Robert Sellers’ The Cambridge Footlights: A Very British Comedy Institution has landed with strong coverage across comedy, culture and literary review pages.
Unseen Histories included it in its “New History Books for January 2026” round-up ahead of publication on 22 January 2026 by Methuen Drama / Bloomsbury.
Chortle reviewed the book on 23 January 2026, calling the Footlights’ cultural legacy “unrivalled” and highlighting its extraordinary alumni network across British comedy.
Tatler ran an edited extract by Robert on 30 January 2026, spotlighting Cecil Beaton and Norman Hartnell’s early Footlights stardom.
The coverage has continued beyond publication, with LouReviews reviewing the book on 18 March 2026, calling it “eminently readable”, and Literary Review running Joe Moran’s review, “Where Fry Met Laurie”, in its February 2026 issue.

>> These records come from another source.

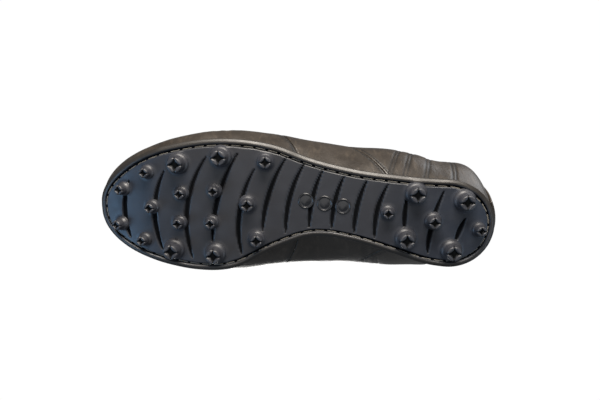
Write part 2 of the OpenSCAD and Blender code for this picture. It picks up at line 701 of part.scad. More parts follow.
// Points of the lace as it leaves a hole, crosses over the gap and goes under the far side
over_d = -lace_t / 2 - 1.1;
under_d = inside_d + lace_t / 2 + 0.9;
lace_lift = lace_t + 0.8;
function lace_point(x, side_off, d) =
    skin(x, (side_off >= 0 ? 1 : -1) * angle_at_offset(x, side_off >= 0 ? lateral : medial, abs(side_off)), d);
function through_hole(i, side, d) = skin(eyelet_at(i), hole_angle(i, side), 0) - d * hole_axis(i, side);
function crossing(i, side, lift) =
    let (x0 = eyelet_at(i), x1 = eyelet_at(i + 1), gap = throat_half_w)
    [through_hole(i, side, over_d),
        lace_point(mix(x0, x1, 0.2), side * (gap + 1.5), over_d - 0.3),
        lace_point(mix(x0, x1, 0.42), side * gap * 0.35, 1 + lift),
        lace_point(mix(x0, x1, 0.58), -side * gap * 0.35, 2.6 + lift),
        lace_point(mix(x0, x1, 0.78), -side * (gap - 2.4), under_d - 0.4),
        lace_point(mix(x0, x1, 0.9), -side * (gap + 2), under_d),
        through_hole(i + 1, -side, under_d)];
function strand(i, side) =
    i >= eyelet_count - 1 ? [] :
        concat(crossing(i, side, i % 2 == 0 ? (side == lateral ? -lace_lift : 0) : (side == lateral ? 0 : -lace_lift)),
            strand(i + 1, -side));
// Flat ribbon swept along points, with its flat face turned to the outside of the shoe
module ribbon(path) {
    n = len(path);
    function along(k) =
        let (v = path[min(n - 1, k + 1)] - path[max(0, k - 1)]) v / norm(v);
    function ring(k) =
        let (t = along(k),
            c = [path[k][0] + 40, 0, path[k][2] - 60],
            out0 = path[k] - c,
            out1 = out0 - (out0 * t) * t,
            out = out1 / norm(out1),
            wide = cross(t, out))
        [for (a = [0 : 7]) path[k] + wide * lace_w / 2 * cos(45 * a + 22.5) / cos(22.5)
            + out * lace_t / 2 * sin(45 * a + 22.5) / cos(22.5)];
    rings = [for (k = [0 : n - 1]) each ring(k)];
    faces = concat([[for (a = [0 : 7]) a]],
        [for (k = [0 : n - 2]) for (a = [0 : 7])
            each [[8 * k + a, 8 * (k + 1) + a, 8 * (k + 1) + (a + 1) % 8],
                [8 * k + a, 8 * (k + 1) + (a + 1) % 8, 8 * k + (a + 1) % 8]]],
        [[for (a = [7 : -1 : 0]) 8 * (n - 1) + a]]);
    polyhedron(rings, faces);
}
module lace() {
    color([0.1, 0.1, 0.1])
        for (side = [lateral, medial]) ribbon(strand(0, side));
}

module placed() {
    translate([0, origin_shift_y, 0]) children();
}
placed() outsole();
placed() studs_large();
placed() studs_medium();
placed() studs_small();
placed() arch_discs();
placed() sole_thread();
placed() shank();
placed() bottom_filler();
placed() lasting_margin();
placed() insole_board();
placed() sockliner();
placed() toe_puff();
placed() heel_counter();
placed() vamp();
placed() midpanel_lateral();
placed() midpanel_medial();
placed() quarter_lateral();
placed() quarter_medial();
placed() backstay();
placed() vamp_lining();
placed() quarter_lining_lateral();
placed() quarter_lining_medial();
placed() heel_lining();
placed() collar_foam();
placed() collar_lining();
placed() eyestay_lateral();
placed() eyestay_medial();
placed() eyelets();
placed() lace();
placed() tongue_leather();
placed() tongue_foam();
placed() tongue_lining();
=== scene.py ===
import math

import bmesh
import bpy
from mathutils import Matrix, Vector, noise


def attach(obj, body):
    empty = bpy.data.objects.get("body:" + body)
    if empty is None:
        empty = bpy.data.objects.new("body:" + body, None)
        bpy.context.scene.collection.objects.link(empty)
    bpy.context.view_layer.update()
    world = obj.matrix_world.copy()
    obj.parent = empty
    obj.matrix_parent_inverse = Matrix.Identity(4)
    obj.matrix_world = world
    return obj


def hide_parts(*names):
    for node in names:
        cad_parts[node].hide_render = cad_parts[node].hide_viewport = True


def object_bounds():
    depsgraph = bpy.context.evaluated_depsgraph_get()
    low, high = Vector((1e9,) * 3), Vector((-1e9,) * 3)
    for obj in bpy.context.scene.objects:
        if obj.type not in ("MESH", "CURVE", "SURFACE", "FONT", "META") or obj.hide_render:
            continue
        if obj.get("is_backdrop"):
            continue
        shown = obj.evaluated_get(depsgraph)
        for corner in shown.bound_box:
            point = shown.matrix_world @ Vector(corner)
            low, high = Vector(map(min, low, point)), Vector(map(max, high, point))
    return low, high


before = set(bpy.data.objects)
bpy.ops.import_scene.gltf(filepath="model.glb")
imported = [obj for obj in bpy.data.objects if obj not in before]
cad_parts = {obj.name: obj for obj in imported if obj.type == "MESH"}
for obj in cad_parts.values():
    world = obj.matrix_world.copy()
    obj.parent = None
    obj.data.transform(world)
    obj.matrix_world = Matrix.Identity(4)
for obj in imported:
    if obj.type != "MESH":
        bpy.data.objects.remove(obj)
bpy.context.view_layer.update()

SENSOR_W, LENS_MM = 36, 32.4
eye = Vector((-0.0230, 0.0770, -0.3600))
ahead = Vector((0.0488, -0.1900, 0.9780)).normalized()
across = Vector((0, 1, 0)).cross(-ahead).normalized()
upright = (-ahead).cross(across)
lens = bpy.data.cameras.new("view")
lens.sensor_width = SENSOR_W
lens.lens = LENS_MM
lens.clip_start = 0.01
lens.clip_end = 20
camera = bpy.data.objects.new("view", lens)
camera.matrix_world = Matrix.Translation(eye) @ Matrix((across, upright, -ahead)).transposed().to_4x4()
bpy.context.scene.collection.objects.link(camera)
bpy.context.scene.camera = camera

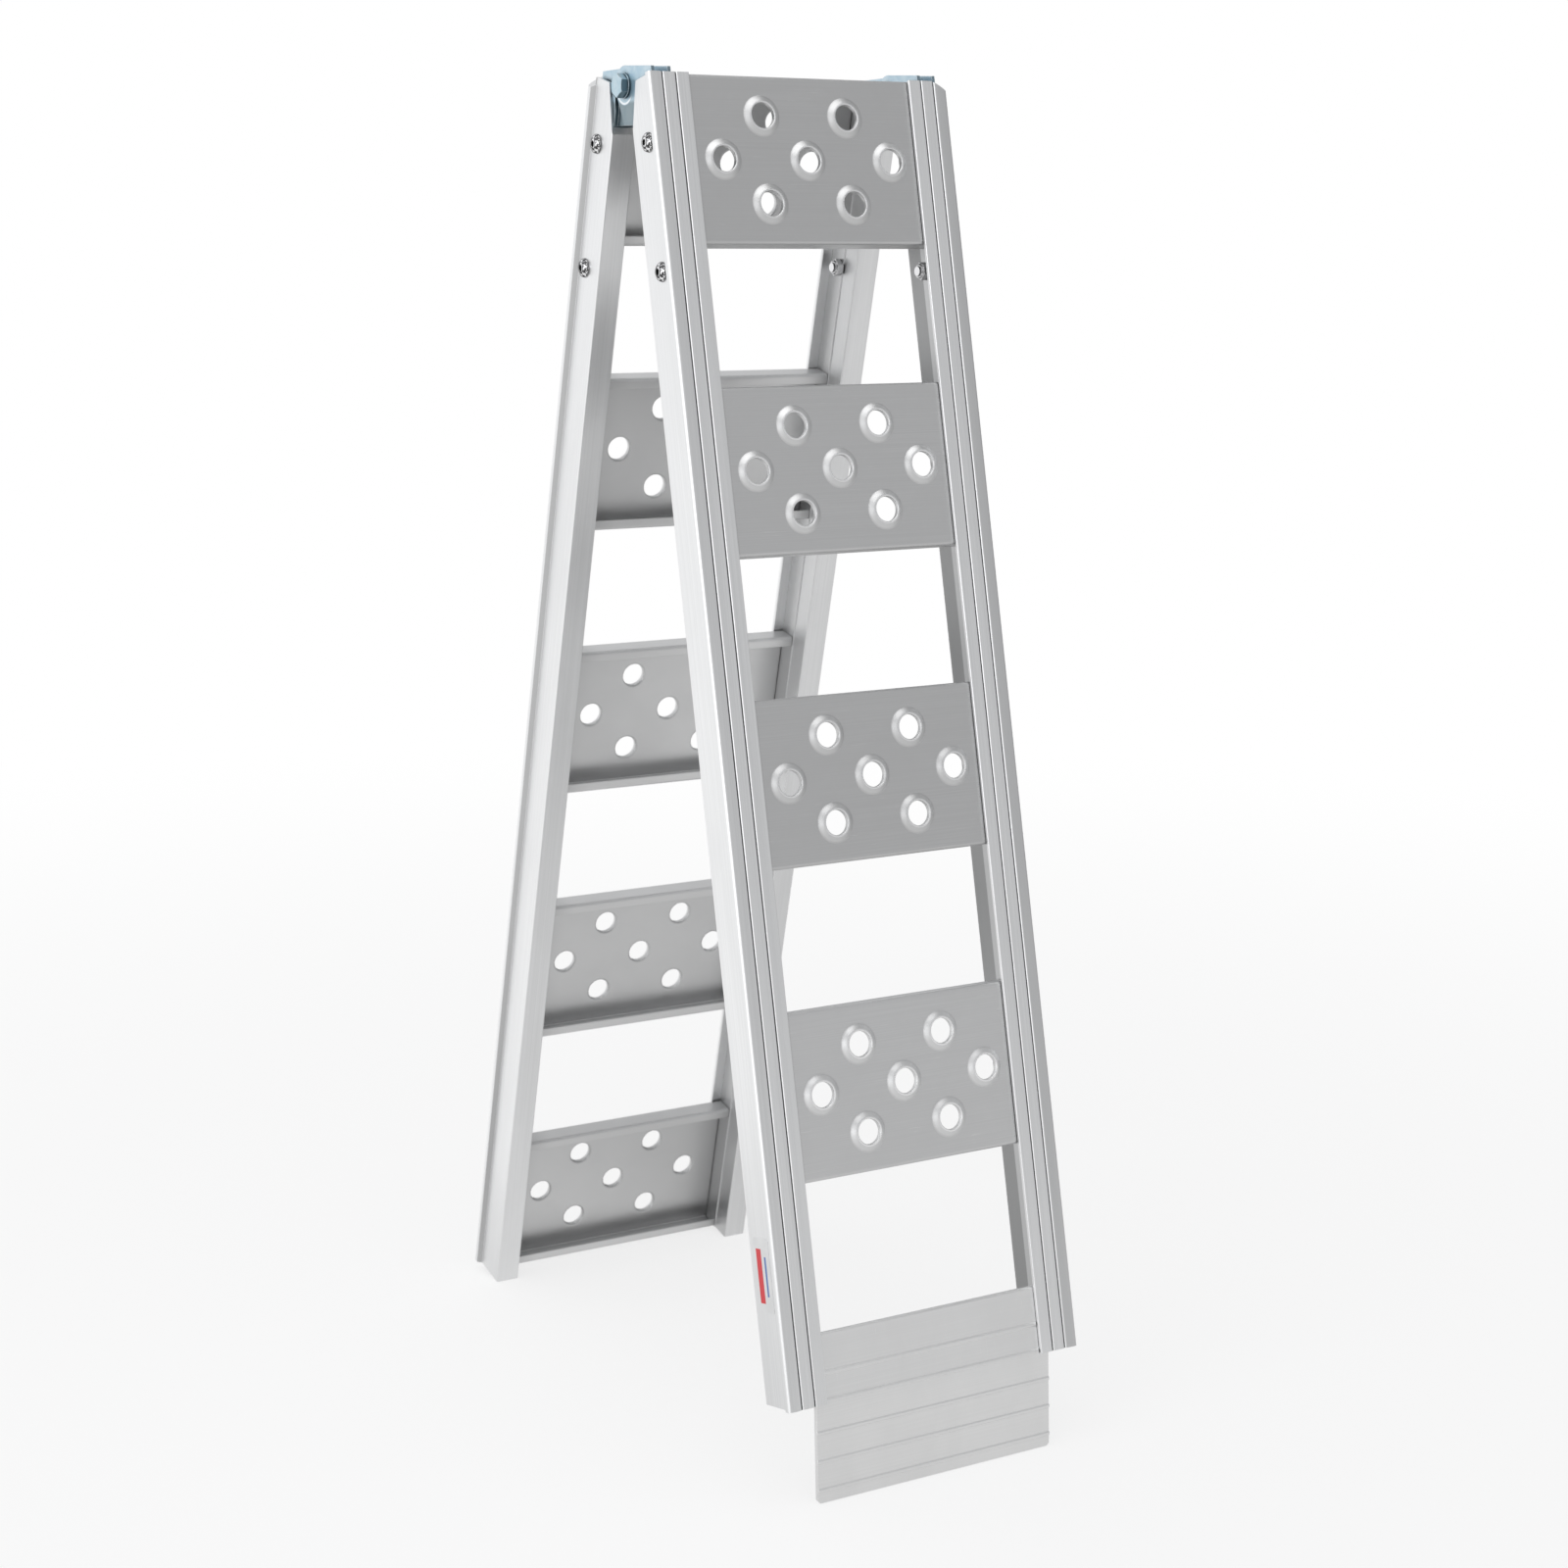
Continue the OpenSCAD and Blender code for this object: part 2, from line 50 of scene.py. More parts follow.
# ------------------------------------------------------------------ section frames
PIVOT = Vector(frame["joints"][0]["pos_m"])
mounts = {mount["name"]: mount for mount in frame["record"]["mounts"]}
ground_axis = Vector(mounts["ground_end"]["axis"])
LEAN = math.atan2(ground_axis.y, -ground_axis.z)
OFFSET_Y, OFFSET_Z = 0.009, -0.002      # section origin from the pivot, in the leaning frame
LEANING = Matrix.Rotation(LEAN, 4, "X") @ Matrix.Translation((0, OFFSET_Y, OFFSET_Z))
SECTION = {
    "front": Matrix.Translation(PIVOT) @ Matrix.Rotation(math.pi, 4, "Z") @ LEANING,
    "rear": Matrix.Translation(PIVOT) @ LEANING,
}
BODY = {"front": "lip_section", "rear": "ground_section"}

TREAD_HALF = 0.1128                     # half a tread's width

# bands of the rail's section, by distance from the ramp's middle plane
STEP_BAND = (TREAD_HALF, 0.1136)
INNER_WALL_BAND = (0.1136, 0.1144)
GROOVE_BANDS = ((0.1144, 0.1164), (0.1265, 0.1285))
BEAD_START = (0.1290, 0.1296)
UNDERSTEP_BAND = (0.1361, 0.1400)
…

The Cambridge News has also covered the Footlights story with an interview about its cultural legacy.
Brian Jackman’s Lion Song: A Portrait of Wild Africa has picked up strong travel and wildlife coverage around publication. The Times ran a major Chris Haslam interview, “I’ve been a safari expert for 50 years. Here’s how Africa has changed”, reflecting on Brian’s half-century of African travel, safari writing and conservation witness.
Travel Africa also ran a substantial interview, “Master Story Teller”, ahead of the book’s March publication, with Sue Watt describing Brian’s five decades of writing about Africa and wildlife conservation.
Deskbound Traveller featured Lion Song on 6 March 2026 under the headline “How eco-tourism saved wild Africa”, positioning the book as both a love letter to Africa and a call to protect its remaining wild places.
Finally, Daniel Stables continues to build his reputation as one of the sharpest travel writers working today. His National Geographic Traveller feature, “From kasbahs to couscous – how Sicily has celebrated its diversity through the centuries”, won at the Inspire Global Media Awards 2026.
He has also had a busy spring in National Geographic Traveller, with recent pieces on fire-walking monks in Tokyo, Norway’s Vesterålen archipelago, outdoor life in Norway, Japanese sports, Iceland’s Reykjanes Peninsula and Shakespeare’s Stratford.